Your task
In the listing that follows, the range to quote begins at the line that has "doc.recompute()" and ends after the line that has "if empty is"; quote it verbatim and add nothing.
--- START ---
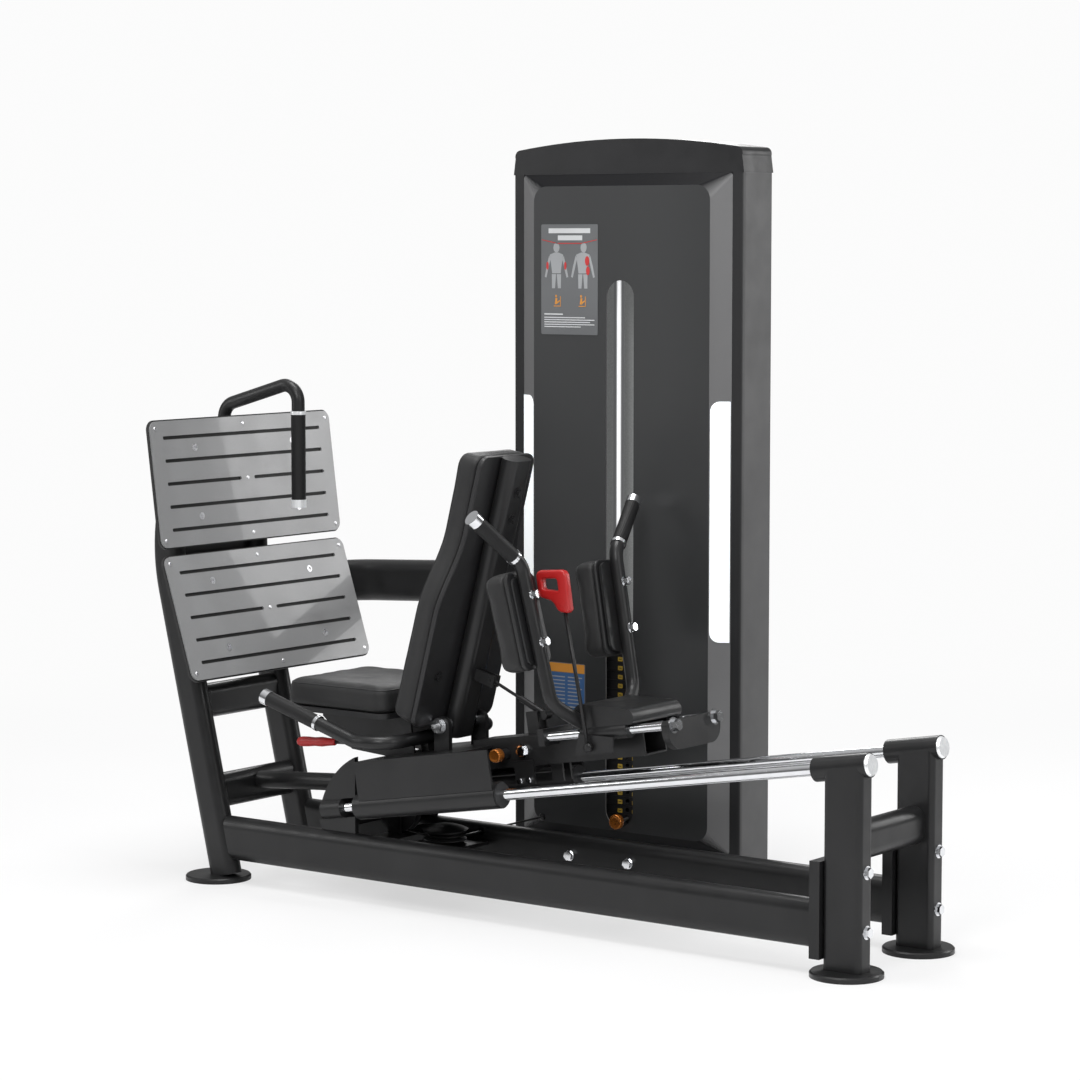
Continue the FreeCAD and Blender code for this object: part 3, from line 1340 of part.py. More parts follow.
def back_outline(inset):
    """The backrest seen from behind: wide below, drawn in by a soft S to a narrow top."""
    wide, narrow = size("back_width_low") / 2 - inset, size("back_width_high") / 2 - inset
    low, high = -10 + inset, -10 + size("back_length") - inset
    taper_low, taper_high, corner = 250, 437, 28
    nick = corner * (1 - math.sqrt(0.5))
    bow = 8
    middle_w, middle_h = (wide + narrow) / 2, (taper_low + taper_high) / 2
    quarter = (taper_high - taper_low) / 4
    shift = (wide - narrow) / 4
    right = [(wide, low + corner), (wide, taper_low),
             [(middle_w + shift + bow / 2, middle_h - quarter), (middle_w, middle_h)],
             [(middle_w - shift - bow / 2, middle_h + quarter), (narrow, taper_high)],
             (narrow, high - corner),
             [(narrow - nick, high - nick), (narrow - corner, high)]]
    left = [(corner - narrow, high), [(nick - narrow, high - nick), (-narrow, high - corner)],
            (-narrow, taper_high),
            [(-middle_w + shift + bow / 2, middle_h + quarter), (-middle_w, middle_h)],
            [(-middle_w - shift - bow / 2, middle_h - quarter), (-wide, taper_low)],
            (-wide, low + corner),
            [(nick - wide, low + nick), (corner - wide, low)],
            (wide - corner, low), [(wide - nick, low + nick), (wide, low + corner)]]
    return right[1:] + left


def build_backrest():
    half_spine = size("spine_depth") / 2
    board = size("board_thickness")
    for label, start, thick, inset in (("backrest_board", half_spine, board, 4),
                                       ("backrest_cushion", half_spine + board,
                                        size("cushion_thickness") - 2, 0)):
        middle = back_point(0, -start - thick / 2)
        body = plate(label + "_body", axes(middle, ACROSS * -1, BACK_REAR * -1),
                     back_outline(inset), thick)
        publish(body, label)

    tube = oval_tube("spine_tube", back_point(-28, 0), back_point(605, 0), "spine_width",
                     "spine_depth", ACROSS)

    def closed(sketch):
        oval(sketch, "spine_width", "spine_depth")

    lid = bar("spine_lid", back_point(605, 0), back_point(611, 0), closed, ACROSS)
    pieces = [tube, lid]
    foot = Vector(STRUT_HEAD[0] - PIVOT[0], 0, STRUT_HEAD[1] - PIVOT[1])
    along_spine, behind = foot.dot(BACK_UP), foot.dot(BACK_REAR)
    frame = axes(back_point(along_spine, 0), BACK_REAR, BACK_UP)
    for side in SIDES:
        lug = box(f"strut_lug_{side}", Vector(18 + (behind - 6) / 2, side * 9, 0), behind - 6, 5, 26,
                  frame)
        pieces.append(lug)
    pieces.append(cylinder("strut_pin", back_point(along_spine, behind, -13),
                           back_point(along_spine, behind, 13), radius=4))
    bore = cylinder("spine_bore", at(PIVOT[0], -60, PIVOT[1]), at(PIVOT[0], 60, PIVOT[1]),
                    radius=size("hinge_pin_diameter") / 2 + 0.05)
    bolts = []
    for number, distance in enumerate((480, 540)):
        bolts.append(hex_bolt(f"spine_bolt_{number}", back_point(distance, half_spine), BACK_REAR,
                              13, 7, 22))
    bolts.append(hex_bolt("board_bolt", back_point(110, -half_spine, -90), BACK_REAR, 13, 6, 22))
    publish(cut("spine", fuse("spine_blank", pieces + bolts), bore), "backrest_spine")


def build_strut():
    """A locking gas strut between the carriage's arm and the backrest's spine."""
    foot, head = at(STRUT_FOOT[0], 0, STRUT_FOOT[1]), at(STRUT_HEAD[0], 0, STRUT_HEAD[1])
    direction = (head - foot).normalize()
    eye = cylinder("strut_foot_eye", foot - ACROSS * 10.5, foot + ACROSS * 10.5, radius=10)
    tube = cylinder("strut_tube", foot + direction * 4, foot + direction * 74, radius=7)
    bore = cylinder("strut_bore", foot + direction * 12, foot + direction * 100, radius=3.6)
    publish(cut("strut_body", fuse("strut_blank", [eye, tube]), bore), "strut_cylinder")
    rod = cylinder("strut_shaft", foot + direction * 46, head - direction * 9, radius=3.5)
    head_eye = cylinder("strut_head_eye", head - ACROSS * 5, head + ACROSS * 5, radius=11)
    head_bore = cylinder("strut_head_bore", head - ACROSS * 9, head + ACROSS * 9, radius=6.6)
    publish(cut("strut_plunger", fuse("strut_rod_blank", [rod, head_eye]), head_bore), "strut_rod")


# ---------------------------------------------------------------- shoulder pads

TUBE_TOP, TUBE_ELBOW, TUBE_END = (-787.0, 171.0, 780.0), (-724.0, 152.0, 487.0), (-689.0, 72.0, 434.0)
PAD_Z = 665.0
STRIP_FORWARD, STRIP_THICKNESS = 13.0, 6.0
SADDLE_FRONT, SADDLE_REAR, SADDLE_TOP = -712.0, -556.0, 482.0
SADDLE_ABOVE, SADDLE_WIDTH = 124.0, 180.0
BOLT_HEIGHTS = (51.0, -51.0)


def tube_point(side, place):
    """A corner of one shoulder tube, mirrored to its side."""
    x, y, z = place
    return at(x, side * y, z)


def pad_axes(side, forward):
    """Axes on a shoulder pad's middle: X across, Y up along the tube and Z out of its back."""
    top, elbow = tube_point(side, TUBE_TOP), tube_point(side, TUBE_ELBOW)
    up = (top - elbow).normalize()
    rearward = Vector(up.z, 0, -up.x).normalize()
    across = up.cross(rearward)
    middle = elbow + up * ((PAD_Z - elbow.z) / up.z)
    inward = across * (-side * size("pad_inset"))
    return axes(middle + inward - rearward * forward, across, rearward)


def grip_direction(side):
    return Vector(-36, side * 121, 103).normalize()


def build_saddle():
    """The rounded block across the slider sleeves, level on top and parallel to the rails below."""
    low_front = rail_point(SADDLE_FRONT, 0, SADDLE_ABOVE)
    low_rear = rail_point(SADDLE_REAR, 0, SADDLE_ABOVE)
    front_z, rear_z = low_front.z, low_rear.z
    return plate("saddle", side_view(0),
                 [(SADDLE_REAR - 10, rear_z - 1.6),
                  [(SADDLE_REAR - 2, rear_z + 2), (SADDLE_REAR, rear_z + 10)],
                  (SADDLE_REAR, SADDLE_TOP - 20),
                  [(SADDLE_REAR - 6, SADDLE_TOP - 6), (SADDLE_REAR - 20, SADDLE_TOP)],
                  (SADDLE_FRONT + 24, SADDLE_TOP),
                  [(SADDLE_FRONT + 7, SADDLE_TOP - 7), (SADDLE_FRONT, SADDLE_TOP - 24)],
                  (SADDLE_FRONT, front_z + 10),
                  [(SADDLE_FRONT + 2, front_z + 3), (SADDLE_FRONT + 8, front_z + 1.4)]],
                 SADDLE_WIDTH)


def build_shoulder_frame():
    """Both bent tubes, the strips behind the pads, the saddle and the slider sleeves."""
    spacing = size("short_rod_spacing") / 2
    pieces, tools = [build_saddle()], []
    rear_edge = SADDLE_REAR + 1
    front_edge = rear_edge - size("slider_sleeve_length")
    for side in SIDES:
        sleeve = cylinder(f"slider_{side}", rail_point(front_edge, side * spacing, SHORT_ROD_ABOVE),
                          rail_point(rear_edge, side * spacing, SHORT_ROD_ABOVE),
                          "slider_sleeve_diameter")
        pieces.append(sleeve)
        tools.append(cylinder(f"slider_bore_{side}", rail_point(-800, side * spacing, SHORT_ROD_ABOVE),
                              rail_point(-430, side * spacing, SHORT_ROD_ABOVE),
                              radius=size("short_rod_diameter") / 2 + 0.05))
        top = tube_point(side, TUBE_TOP)
        corners = [top + grip_direction(side) * size("shoulder_grip_reach"), top,
                   tube_point(side, TUBE_ELBOW), tube_point(side, TUBE_END)]
        pieces.append(bent_round(f"shoulder_tube_{side}", corners, size("shoulder_bend"),
                                 "handle_diameter"))
        pieces.append(plate(f"strip_{side}", pad_axes(side, STRIP_FORWARD),
                            rounded_points(46, 196, 20, (-side * 17, 0)), STRIP_THICKNESS))
    pieces.append(plate("lever_bracket", side_view(-97),
                        [(-700, 372), (-602, 388), (-602, 420), (-690, 420)], 6))
    publish(cut("shoulder_weldment", fuse("shoulder_blank", pieces), fuse("slider_tools", tools)),
            "shoulder_frame")


def shoulder_bolts(side):
    """Two bolts through a shoulder tube, their heads seated on its rear."""
    tube = cylinder(f"seat_of_bolts_{side}", tube_point(side, TUBE_ELBOW),
                    tube_point(side, TUBE_TOP), "handle_diameter")
    frame = pad_axes(side, 0)
    rearward = frame.Rotation.multVec(Vector(0, 0, 1))
    bolts = []
    for number, height in enumerate(BOLT_HEIGHTS):
        foot = frame.multVec(Vector(side * size("pad_inset"), height, 12))
        bolts.append(hex_bolt(f"tube_bolt_{side}_{number}", foot, rearward, 16, 12, 22))
    return cut(f"tube_bolts_{side}", fuse(f"bolt_blanks_{side}", bolts), tube)


def build_shoulder_pads():
    width, height = size("pad_width"), size("pad_height")
    shell, soft = size("pad_back_thickness"), size("pad_thickness")
    backs, cushions = [], []
    for side in SIDES:
        back_axes = pad_axes(side, 16 + shell / 2)
        cushion_axes = pad_axes(side, 16 + shell + soft / 2)
        backs.append(plate(f"pad_back_{side}", back_axes,
                           rounded_points(width - 8, height - 8, 18), shell))
        cushions.append(plate(f"pad_cushion_{side}", cushion_axes,
                              rounded_points(width, height, 22), soft))
    publish(group("backs_of_the_pads", backs), "shoulder_backs")
    publish(group("cushions_of_the_pads", cushions), "shoulder_cushions")


def build_shoulder_grips():
    grips, trim = [], []
    for side in SIDES:
        corner = tube_point(side, TUBE_TOP)
        direction = grip_direction(side)
        sleeve, ring, cap = grip_set(f"shoulder_grip_{side}", corner + direction * 22,
                                     corner + direction * size("shoulder_grip_reach"))
        grips.append(sleeve)
        trim += [ring, cap, shoulder_bolts(side)]
    publish(group("grips_at_the_shoulders", grips), "shoulder_grips")
    publish(group("trim_at_the_shoulders", trim), "shoulder_trim")


def build_release_lever():
    """A looped handle on a long rod that frees the shoulder slider."""
    y = -107
    boss = cylinder("release_boss", at(-660, -112, 394), at(-660, -101, 394), radius=9)
    rod = cylinder("release_rod", at(-660, y, 394), at(-722, y, 690), radius=4)
    grip = plate("release_loop", side_view(y),
                 [(-702, 684), (-714, 758), [(-718, 765), (-726, 767)], (-782, 763),
                  [(-790, 759), (-792, 751)], (-786, 710), (-750, 702), (-736, 680)], 18)
    window = plate("release_window", side_view(y),
                   [(-733, 722), (-737, 750), (-776, 748), (-772, 724)], 40)
    publish(fuse("release_solid", [boss, rod, cut("release_grip", grip, window)]),
            "release_lever")


# ---------------------------------------------------------------- everything together

build_feet()
build_base_rails()
build_front_uprights()
build_footplate(0, UPPER_PLATE, "footplate_upper")
build_footplate(1, LOWER_PLATE, "footplate_lower")
build_footplate_backs()
build_footplate_screws()
build_front_crossbars()
build_frame_ends()
build_rails()
build_gussets()
build_link_beam()
build_end_caps(build_grab_handle())
build_tower_frame()
build_side_covers()
build_header()
build_shrouds()
build_windows()
build_placards()
build_stack_guides()
HEAD_TOP = build_weights()
build_pulleys()
build_pulley_brackets()
build_cable(HEAD_TOP)
build_bushings(build_carriage_frame())
build_carriage_bolts()
build_short_rods()
build_seat()
build_hand_bar()
build_levers()
build_backrest()
build_strut()
build_shoulder_frame()
build_shoulder_pads()
build_shoulder_grips()
build_release_lever()

doc.recompute()
for obj in doc.Objects:
    if "Invalid" in obj.State or "Error" in obj.State:
        raise RuntimeError(f"{obj.Name} did not build: {obj.State}")
for node in NODES:
    if node.Shape.isNull() or not node.Shape.isValid():
        raise RuntimeError(f"{node.Label} has no valid shape")

os.makedirs("parts", exist_ok=True)
overall = FreeCAD.BoundBox()
for node in NODES:
    node.Shape.exportStep(f"parts/{node.Label}.step")
    overall.add(node.Shape.BoundBox)
print(f"{len(NODES)} pieces, {overall.XLength:.1f} x {overall.YLength:.1f} x {overall.ZLength:.1f}")
print(f"middle {overall.Center.x:.2f}, {overall.Center.y:.2f}, lowest {overall.ZMin:.2f}")
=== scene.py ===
import bmesh
import bpy
import json
import math
from mathutils import Matrix, Vector
from mathutils.bvhtree import BVHTree


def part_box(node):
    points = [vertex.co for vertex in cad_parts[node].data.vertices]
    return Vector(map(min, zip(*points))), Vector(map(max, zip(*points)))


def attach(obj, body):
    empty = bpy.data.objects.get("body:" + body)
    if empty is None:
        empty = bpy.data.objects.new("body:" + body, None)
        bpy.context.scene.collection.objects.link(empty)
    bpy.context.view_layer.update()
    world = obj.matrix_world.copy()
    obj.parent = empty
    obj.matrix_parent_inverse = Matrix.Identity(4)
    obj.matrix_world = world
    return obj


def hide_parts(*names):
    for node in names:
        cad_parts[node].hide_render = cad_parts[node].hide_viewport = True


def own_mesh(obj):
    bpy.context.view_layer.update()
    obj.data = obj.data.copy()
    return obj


# A seated leg press: satin black frame, vinyl pads, grey footplates and a shrouded weight tower.
# Everything is in metres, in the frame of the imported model.

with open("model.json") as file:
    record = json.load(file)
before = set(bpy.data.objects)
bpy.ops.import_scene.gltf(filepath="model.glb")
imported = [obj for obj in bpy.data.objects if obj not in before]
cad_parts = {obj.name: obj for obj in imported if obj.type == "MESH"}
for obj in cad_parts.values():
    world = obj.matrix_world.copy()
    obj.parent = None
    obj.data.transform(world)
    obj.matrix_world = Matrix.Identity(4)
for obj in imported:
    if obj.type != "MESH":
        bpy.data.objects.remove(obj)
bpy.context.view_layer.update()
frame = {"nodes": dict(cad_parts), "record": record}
JOINTS = {joint["name"]: joint for joint in frame["record"]["behaviour"]["joints"]}
X, Y, Z = Vector((1, 0, 0)), Vector((0, 1, 0)), Vector((0, 0, 1))
PIVOT = Vector(JOINTS["backrest_recline"]["pos_m"])
CENTRE_Y = PIVOT.y
ALONG_RAIL = Vector(JOINTS["carriage_slide"]["axis"])
ABOVE_RAIL = Vector((-ALONG_RAIL.z, 0, ALONG_RAIL.x))
MM = 0.001


# ---------------------------------------------------------------- materials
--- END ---
Result
doc.recompute()
for obj in doc.Objects:
    if "Invalid" in obj.State or "Error" in obj.State:
        raise RuntimeError(f"{obj.Name} did not build: {obj.State}")
for node in NODES:
    if node.Shape.isNull() or not node.Shape.isValid():
        raise RuntimeError(f"{node.Label} has no valid shape")

os.makedirs("parts", exist_ok=True)
overall = FreeCAD.BoundBox()
for node in NODES:
    node.Shape.exportStep(f"parts/{node.Label}.step")
    overall.add(node.Shape.BoundBox)
print(f"{len(NODES)} pieces, {overall.XLength:.1f} x {overall.YLength:.1f} x {overall.ZLength:.1f}")
print(f"middle {overall.Center.x:.2f}, {overall.Center.y:.2f}, lowest {overall.ZMin:.2f}")
=== scene.py ===
import bmesh
import bpy
import json
import math
from mathutils import Matrix, Vector
from mathutils.bvhtree import BVHTree


def part_box(node):
    points = [vertex.co for vertex in cad_parts[node].data.vertices]
    return Vector(map(min, zip(*points))), Vector(map(max, zip(*points)))


def attach(obj, body):
    empty = bpy.data.objects.get("body:" + body)
    if empty is None:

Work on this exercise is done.